Prof. Abu Sulayman said that for doing this we need to start with the Muslim mind: for the Muslim mind is composed of knowledge, will, and action. I mean that knowledge by itself is not enough for effecting change; it must be followed by action. All three components are essential: the intellectual-informational; the psychological- educational; and the purposeful – motivational, the right worldview which illumines the individual's path. Any deficiency in any of the three sectors will end in a state of backwardness. We have witnessed this, as explained above, in connection with bringing a change to the political base that is directing the Ummah's life, which was transferred from the conquering army to the desert Arabs, leading to racist tribalism. Under this new configuration, the intellectual effort was then too formal and dictatorial and there was then a pernicious division between the intellectual and the political – the intellectual leadership kept aloof from the grievances of the public. At the same time, the political elite lost its popular base, and so it turned into a corrupt domineering authority. What we need for overcoming this deterioration is freeing the thought, and an open attitude to the sources of knowledge, both what was revealed from heaven and what was discovered by man; we need to learn about the laws of the world, and we need to know how they work in real life; the political elite must come under the surveillance and guidance of the public, and must be seen to set its political agendas in a way that responds to the Ummah's values and purposes, and realizes its interests.

A question by Mr. Abdul-Hadi Abu Talib: An outside observer could have his doubts concerning the soundness of the Islamic religion, though we all know its greatness. This could be because people observe how the Muslims occupy a back seat among nations, while they used to be at the head of nations. So how can we deal with this problem, and how can we get out of it?

Prof. Abu Sulayman replied: Let's try first to define the real meaning of civilization – whether it is fulfilling the ethical values expected of the humans: justice and equality for all, and realizing the interests of people in general; or whether it is technological breakthroughs, no matter if they were used to support injustice and persecution. Before the eighteenth century, the Muslims and the Muslim civilization were far ahead of Europe. We may say with assurance that the West is not civilized in the real sense; yes, it is powerful and technologically advanced, but on a human level it is backward. What we notice about the West is that it mainly applies the law of the jungle, where might is right. For illustrating this, one may cite what the West did in dealing with the Red Indians, or the Aborigines of Australia; what happened in South America, China and Japan.

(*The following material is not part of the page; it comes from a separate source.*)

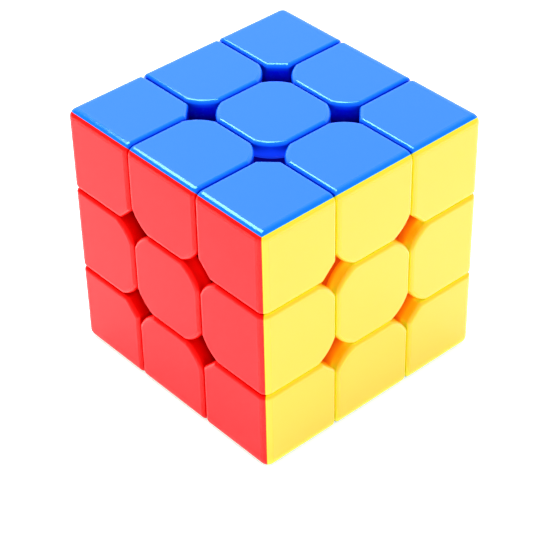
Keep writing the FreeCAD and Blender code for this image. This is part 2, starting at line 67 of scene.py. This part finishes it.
# Each plastic's colours, linear. pad: the flat of a pad. body: its rounding. seam: painted shade
# at the bottom of a seam. parting: the fine line where it meets another colour. shell_wall_shade and
# centre_wall_shade: the walls of the openings, from the face inwards, with painted shade that deepens
# inwards. painted_glow: painted light that a shell's and a centre's walls give off, standing for light
# from inside the plastic. gloss: the reflectivity of a pad and of its rounding. gleam: the tint of a
# highlight.
PLASTICS = {
    "blue": {
        "pad": (0.002, 0.118, 0.95),
        "body": (0.003, 0.112, 0.92),
        "seam": (0.0, 0.016, 0.45),
        "parting": (0.0, 0.22, 0.45),
        "shell_wall_shade": ((0.003, 0.08, 0.92), (0.0, 0.003, 0.85), (0.003, 0.0, 0.20)),
        "centre_wall_shade": ((0.003, 0.05, 0.92), (0.008, 0.055, 0.92), (0.003, 0.0, 0.20)),
        "painted_glow": (0.05, 0.6),
        "gloss": (0.37, 0.80),
        "gleam": (0.40, 1.0, 1.0),
    },
    "green": {
        "pad": (0.01, 0.40, 0.03),
        "body": (0.005, 0.36, 0.02),
        "seam": (0.0, 0.14, 0.01),
        "parting": (0.0, 0.20, 0.02),
        "shell_wall_shade": ((0.004, 0.34, 0.018), (0.0, 0.26, 0.0), (0.0, 0.06, 0.002)),
        "centre_wall_shade": ((0.004, 0.34, 0.018), (0.0, 0.28, 0.0), (0.0, 0.06, 0.002)),
        "painted_glow": (0.05, 0.1),
        "gloss": (0.35, 0.60),
        "gleam": (0.9, 1.0, 0.9),
    },
    "red": {
        "pad": (0.95, 0.0095, 0.0145),
        "body": (0.95, 0.006, 0.005),
        "seam": (0.65, 0.0, 0.0),
        "parting": (0.42, 0.0, 0.0),
        "shell_wall_shade": ((0.95, 0.004, 0.003), (0.92, 0.0, 0.0), (0.20, 0.0, 0.0)),
        "centre_wall_shade": ((0.95, 0.004, 0.003), (0.95, 0.0, 0.0), (0.20, 0.0, 0.0)),
        "painted_glow": (0.1, 0.3),
        "gloss": (0.10, 0.18),
        "gleam": (1.0, 1.0, 1.0),
    },
    "orange": {
        "pad": (0.95, 0.19, 0.008),
        "body": (0.95, 0.17, 0.005),
        "seam": (0.55, 0.08, 0.0),
        "parting": (0.50, 0.08, 0.0),
        "shell_wall_shade": ((0.95, 0.16, 0.004), (0.95, 0.09, 0.0), (0.45, 0.01, 0.0)),
        "centre_wall_shade": ((0.95, 0.16, 0.004), (0.95, 0.09, 0.0), (0.45, 0.01, 0.0)),
        "painted_glow": (0.1, 0.15),
        "gloss": (0.30, 0.40),
        "gleam": (1.0, 1.0, 1.0),
    },
    "yellow": {
        "pad": (0.95, 0.466, 0.038),
        "body": (0.94, 0.49, 0.031),
        "seam": (0.80, 0.76, 0.02),
        "parting": (0.40, 0.62, 0.0),
        "shell_wall_shade": ((0.94, 0.56, 0.010), (0.95, 0.42, 0.0), (0.72, 0.12, 0.004)),
        "centre_wall_shade": ((0.94, 0.56, 0.010), (0.95, 0.32, 0.0), (0.72, 0.12, 0.004)),
        "painted_glow": (0.25, 0.3),
        "gloss": (0.34, 0.40),
        "gleam": (1.0, 1.0, 1.0),
    },
    "white": {
        "pad": (0.35, 0.35, 0.36),
        "body": (0.34, 0.34, 0.35),
        "seam": (0.22, 0.22, 0.235),
        "parting": (0.28, 0.28, 0.29),
        "shell_wall_shade": ((0.40, 0.40, 0.42), (0.34, 0.34, 0.36), (0.12, 0.12, 0.13)),
        "centre_wall_shade": ((0.40, 0.40, 0.42), (0.36, 0.36, 0.38), (0.12, 0.12, 0.13)),
        "painted_glow": (0.0, 0.1),
        "gloss": (0.35, 0.50),
        "gleam": (1.0, 1.0, 1.0),
    },
}
# A pad is flat to this depth below its face, and then rounds off.
PAD_FLAT_DEPTH = 0.03 * MM
# The rounding ends between these depths below a face, and the wall of an opening starts, painted with
# shade that darkens inwards.
WALL_SHADE_DEPTHS = (0.6 * MM, 0.9 * MM)
# Depths at which a wall has each of its painted shades, for a shell and for a centre.
SHELL_SHADE_STOPS = (0.9 * MM, 1.6 * MM, 4.2 * MM)
CENTRE_SHADE_STOPS = (1.2 * MM, 3.6 * MM, 4.8 * MM)
RAMP_LENGTH = 6 * MM
# The painted glow, which stands for light from inside the plastic, sets in between these depths.
PAINTED_GLOW_DEPTHS = (0.8 * MM, 2.5 * MM)
# Painted shade darkens a seam where little within this reach is open, and not deeper than an opening's
# upper walls.
OPENNESS_REACH = 5 * MM
OPENNESS_SAMPLES = 8
SEAM_SHADE_OPENNESS = (0.86, 0.38)
SEAM_SHADE_DEPTHS = (3.0 * MM, 2.0 * MM)
# Two colours meet in a fine line, this wide on each side.
PARTING_WIDTH = 0.25 * MM
# Faint clouds run through a pad: their size, and the share of the body's colour in them.
CLOUD_SIZE = 9 * MM
CLOUD_SHARE = (0.0, 0.3)
# Scuffs wear the roundings: their size, the noise between which they start and are full, how much
# they take on the pad's colour, and how much rougher they are.
SCUFF_SIZE = 0.9 * MM
SCUFF_NOISE = (0.50, 0.70)
SCUFF_TINT = 0.12
SCUFF_ROUGHNESS = 0.10
# Roughness of a rounding and of a pad.
POLISH = (0.09, 0.30)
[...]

And think of the colonial powers and the dropping of the nuclear bombs over Japan. Look also at Africa and the Muslim World until today, and how the children of Africa are being enslaved. The Muslim nation, despite its weakness and deficiency, has a conscience and knows its errors and wants to correct itself. Reforming the Muslim World would be good for both Muslims and for the rest of humanity – for Islam addresses the whole of humankind, without any discrimination between races or languages or colors; or location or time.

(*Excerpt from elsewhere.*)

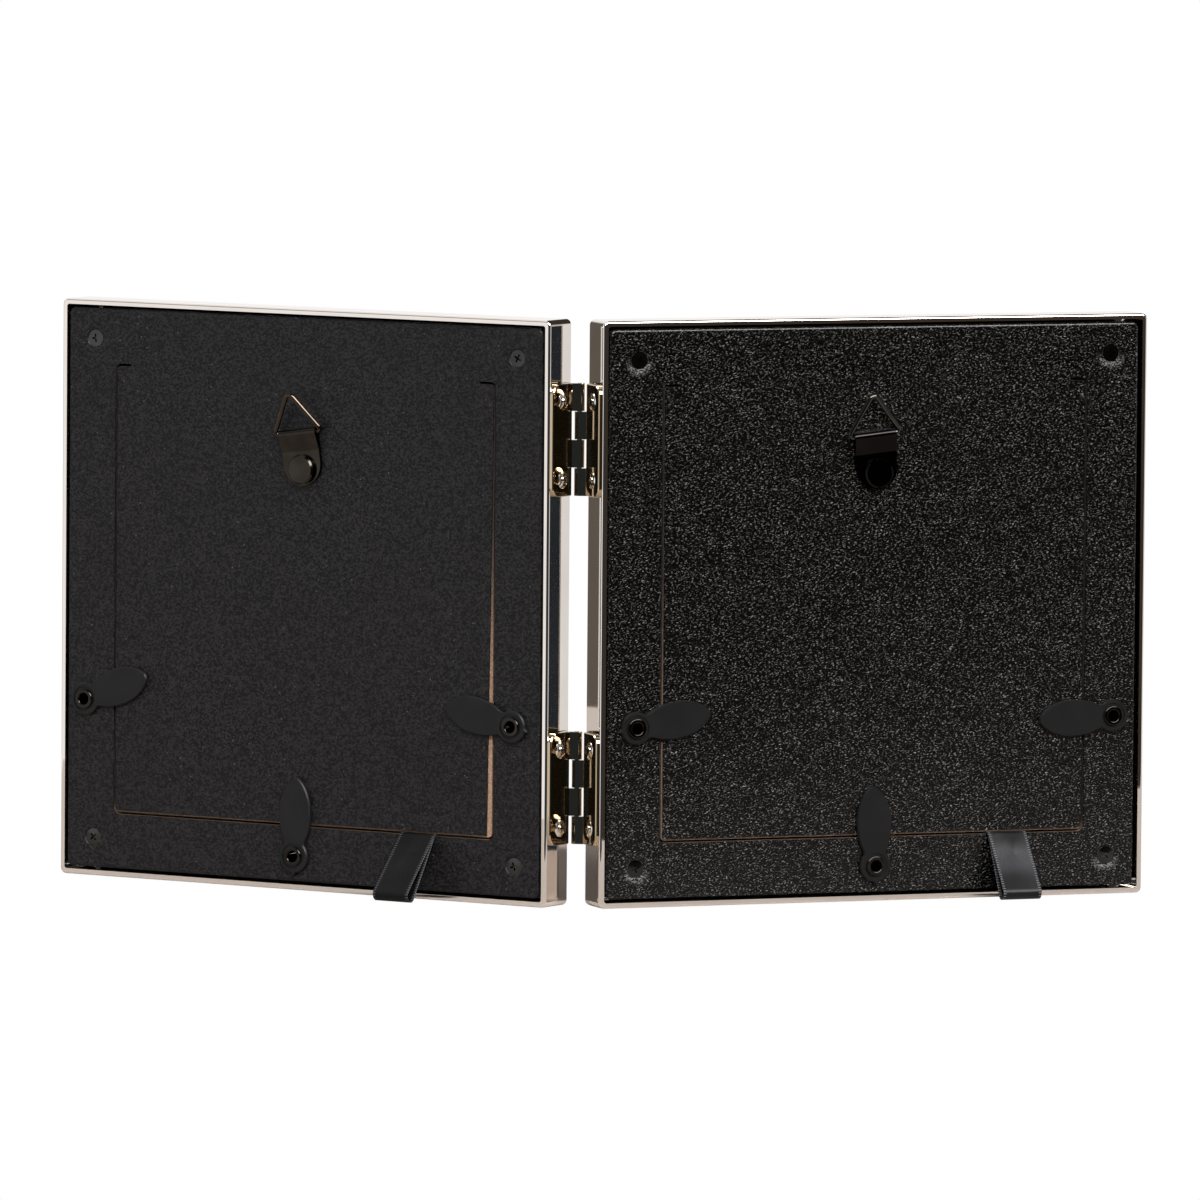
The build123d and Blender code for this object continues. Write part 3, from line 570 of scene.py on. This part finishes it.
def satin(name, tone, lit, stitches, sheen, specular):
    """Black satin: fine ribs, a dotted edge, and a painted highlight that makes it paler where it faces up;
    its map is in millimetres.
    """
    rib_pitch, thread_pitch, stitch_pitch = 0.42, 0.3, 0.85
    material, t = new_material(name)
    where = t.add("ShaderNodeUVMap", uv_map="UVMap").outputs[0]
    axes = t.axes(where)
    across, along = axes["X"], axes["Y"]
    rib = t.math("SINE", t.math("MULTIPLY", across, math.tau / rib_pitch))
    thread = t.math("SINE", t.math("MULTIPLY", along, math.tau / thread_pitch))
    stitch = t.math("SINE", t.math("MULTIPLY", along, math.tau / stitch_pitch))
    slub = t.noise(t.stretch(where, (3.0, 0.35, 1)), 1.0, 4, 0.6)
    inward = t.math("MINIMUM", across, t.math("SUBTRACT", RIBBON_WIDTH, across))
    selvage = t.ramp(inward, 0.75, 1.0, 1.0, 0.0)
    dot = t.product(selvage, t.ramp(stitch, 0.1, 0.7))
    gap = t.product(selvage, t.ramp(stitch, -0.1, -0.7))
    # Painted highlight: the strip that faces up, between the glued top and the fold, is paler, standing in
    # for the light falling on it
    painted_highlight_facing_up = t.product(t.ramp(along, 11, 16), t.ramp(along, 26, 20))
    base = t.mix(t.product(painted_highlight_facing_up, t.ramp(slub, 0.2, 0.8, 0.6, 1.0)), tone, lit)
    base = t.mix(dot, base, stitches)
    base = t.mix(gap, base, colour(6, 6, 6))
    threads = t.math("MULTIPLY_ADD", thread, 0.15, t.math("MULTIPLY", dot, 2.0))
    inputs = {
        "Base Color": base,
        "Roughness": t.ramp(slub, 0.3, 0.7, 0.34, 0.44),
        "Specular IOR Level": specular,
        "Anisotropic": 0.5,
        "Sheen Weight": sheen,
        "Sheen Roughness": 0.4,
        "Normal": t.bump(t.math("MULTIPLY_ADD", rib, 0.5, threads), 0.5, 0.00006),
    }
    t.surface(inputs)
    return material


# The two ribbons are lit and shaded copies of one satin: their tones and painted highlight colours differ by
# leaf as painted light and shade, set to how each leaf is lit
left_satin = satin(
    "left satin", colour(4, 4, 5), colour(10, 10, 11), colour(62, 64, 68), sheen=0.01, specular=0.15
)
right_satin = satin(
    "right satin", colour(7, 7, 8), colour(42, 42, 46), colour(80, 82, 88), sheen=0.05, specular=0.25
)
ribbon(left, across=46.0, reach=13.5, material=left_satin)
ribbon(right, across=133.0, reach=11.5, material=right_satin)


# Floor: a small sheet, white to the camera and plain grey to everything else
FLOOR_TINT = (0.34, 0.31, 0.29, 1)
FLOOR_LOW, FLOOR_HIGH, FLOOR_HEIGHT = (-0.5, -0.19), (0.5, 0.5), -0.0002
WHITE = (1, 1, 1, 1)

material, t = new_material("floor")
is_camera = t.add("ShaderNodeLightPath").outputs["Is Camera Ray"]
plain = t.add("ShaderNodeBsdfDiffuse", {"Color": FLOOR_TINT}).outputs[0]
paper_white = t.add("ShaderNodeEmission", {"Color": WHITE, "Strength": 1.0}).outputs[0]
shown = t.add("ShaderNodeMixShader", {0: is_camera, 1: plain, 2: paper_white}).outputs[0]
t.add("ShaderNodeOutputMaterial", {"Surface": shown})

(low_x, low_y), (high_x, high_y) = FLOOR_LOW, FLOOR_HIGH
outline = [(low_x, low_y), (high_x, low_y), (high_x, high_y), (low_x, high_y)]
mesh = bpy.data.meshes.new("floor")
mesh.from_pydata([(x, y, FLOOR_HEIGHT) for x, y in outline], [], [(0, 1, 2, 3)])
mesh.materials.append(material)
floor = bpy.data.objects.new("floor", mesh)
bpy.context.scene.collection.objects.link(floor)


# World: a room with white walls to the left, right and behind, dim on the camera's side, with an open
# top that gives the light. The camera itself sees only white. Bearings are in degrees round the object
# from the photograph's camera, to the right of the picture; heights are from -1, down, to 1, up.
WALL_WHITE = colour(250, 248, 246)
WALL_RIGHT = colour(232, 230, 228)
WALL_CORNER = colour(98, 91, 83)
ROOM_LOW, ROOM_HIGH, ROOM_RIGHT = colour(74, 62, 54), colour(46, 54, 62), colour(58, 51, 44)
TOP_LIGHT, AISLE_LIGHT, BEHIND_LIGHT, SOFTBOX_LIGHT = 0.35, 0.5, 0.65, 16.0

world = bpy.data.worlds.new("studio")
bpy.context.scene.world = world
t = Tree(world)
way = t.add("ShaderNodeTexCoord").outputs["Generated"]
height = t.axes(way)["Z"]
front = t.vector("DOT_PRODUCT", way, (-math.sin(AZIMUTH), -math.cos(AZIMUTH), 0))
aside = t.vector("DOT_PRODUCT", way, tuple(level))
bearing = t.math("MULTIPLY", t.math("ARCTAN2", aside, front), 180 / math.pi)

# A dark patch high behind the pair on the right keeps the right leaf's upper rim dark
dark = t.product(t.ramp(bearing, 72, 84), t.ramp(bearing, 179.5, 174), t.ramp(height, 0.12, 0.25))
not_dark = t.math("SUBTRACT", 1.0, dark)

# Walls and the room in front of them
left_wall = t.product(t.ramp(bearing, -40, -52), t.ramp(bearing, -130, -120))
right_wall = t.ramp(bearing, 62, 76)
back_wall = t.ramp(bearing, -150, -158)
walls = t.product(t.largest(left_wall, right_wall, back_wall), not_dark)
wall_tone = t.mix(t.product(right_wall, t.ramp(bearing, 140, 125)), WALL_WHITE, WALL_RIGHT)
room = t.mix(t.ramp(height, -0.15, -0.10), ROOM_LOW, ROOM_HIGH)
room = t.mix(t.ramp(bearing, 22, 34), room, ROOM_RIGHT)
room = t.mix(t.ramp(bearing, -100, -120), room, WALL_CORNER)
room = t.mix(walls, room, wall_tone)

# The open top: a band on the camera's side and everything behind, with a softbox over the aisle
band = t.largest(t.ramp(height, 0.84, 0.70), t.ramp(front, -0.1, -0.3))
top = t.product(t.ramp(height, 0.26, 0.42), band, not_dark)
aisle = t.product(t.ramp(bearing, -24, -8), t.ramp(bearing, 74, 58))
softbox = t.product(aisle, t.ramp(height, 0.38, 0.44), t.ramp(height, 0.82, 0.76))
behind = t.largest(t.ramp(bearing, -75, -110), t.ramp(bearing, 85, 120))
strength = t.math("MULTIPLY_ADD", softbox, SOFTBOX_LIGHT, TOP_LIGHT)
strength = t.math("MULTIPLY_ADD", behind, BEHIND_LIGHT, strength)
strength = t.math("MULTIPLY_ADD", aisle, AISLE_LIGHT, strength)
lamp = t.add("ShaderNodeVectorMath", {0: WALL_WHITE[:3], "Scale": strength}, operation="SCALE").outputs[0]

is_camera = t.add("ShaderNodeLightPath").outputs["Is Camera Ray"]
seen = t.mix(is_camera, t.mix(top, room, lamp), WHITE)
sky = t.add("ShaderNodeBackground", {"Color": seen, "Strength": 1.0})
t.add("ShaderNodeOutputWorld", {"Surface": sky.outputs[0]})

bpy.context.scene.view_settings.view_transform = "Standard"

A question posed by Dr. Majdi Sa'eed: Are you saying, Sir, that the basic task that faces us is to recast man and society in accordance with the Qur'anic worldview; and that not curing the Ummah's ailments would make a bad condition even worse?

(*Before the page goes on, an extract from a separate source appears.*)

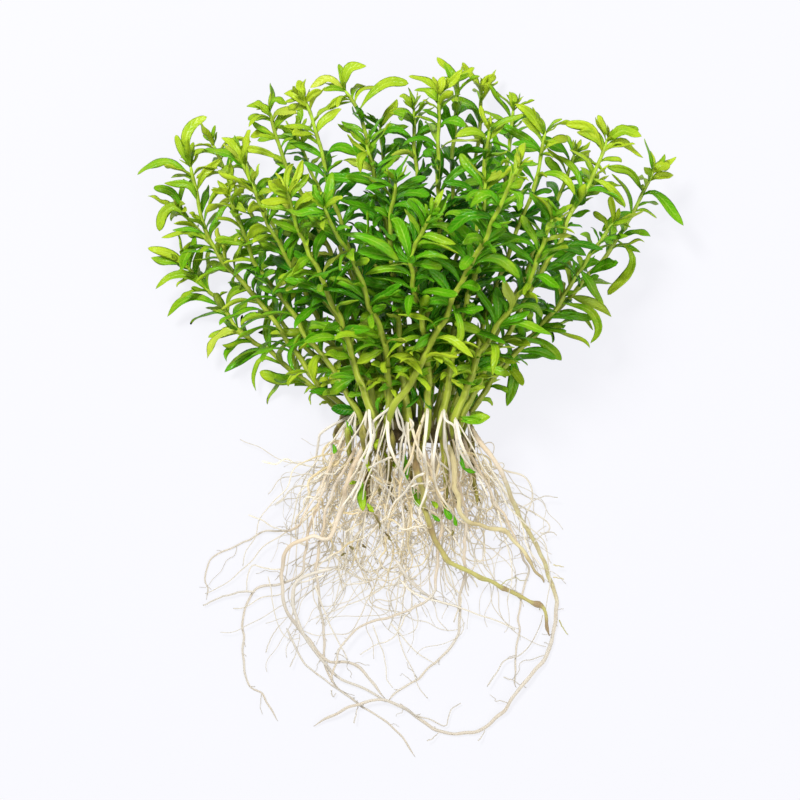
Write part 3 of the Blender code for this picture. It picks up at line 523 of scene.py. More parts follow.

In his reply, Prof. Abdul-Hamid Abu Sulayman said: Change does not come about through a deliberate choice; it is rather an inevitable fact of history. The party that can really bring about change is the parents: if the mature educationist guides them well, and if they get the right values, then their child-raising will be quite sound. It is not enough to know religious values as abstract concepts; it is not enough for instance to order the child to say the truth and not to lie – this will not be really conducive to getting over the problem of lying. The instilling of values, such as courage, in the proper way must be done through applying it in day-to-day applications and observance. Let's learn from the secular West: It hates lying; it realizes that what happened to Nixon, Clinton, Tony Blair, and Bush was only because of lying. They do well in inculcating this value; for when a Western child lies, it is explained to him that he/she may not do that again; and if he/she is punished, it is a rather mild punishment, just to show that the family are not happy about this. The child will grow to internalize the value of telling the truth. Therefore, we do well to stop just ordering the child never to lie, without even explaining why it is wrong; we precipitate matters to lower and lower levels, and we do harm when we just punish the child severely for lying; the result is not only that he does it again, but that he now develops a skill to hide falsehood with more falsehood.

Mr. Hisham Abdul-Aziz put here this question: You have given, Professor Abu Sualaiman, some Oriental wisdom and some Western wisdom; but the relation between the West and the East seems like the relation between the wolf and the goat, rather than that of the bear and the elephant. So how can our relation with the West be one of debate rather than confrontation?

To which Prof. Abu Sulayman replied: Yes, definitely, our contact with the West must be one of debate, rather than hostility. Let the debate be about values and principles, about things that are of advantage to both sides in real terms; let it be as you said like the relation between the bear and the elephant, where each side goes on along its own way. Therefore, I do not approve of having debates about religion, for all religions occupy at present a marginal place. Let the debate be with the liberal people, with the policymakers who run power and deal with family matters. Let not the debate be with the intention of proving the other party in the wrong, or to prove that only one of the parties is right. Fruitful debate must aim to develop the life of both sides towards the better. Let it be clear to us that without ever being aggressive or quarrelsome, it is the party nearer to truth that will win. Indeed both the West and the Muslim nations realize that they face a grave crisis.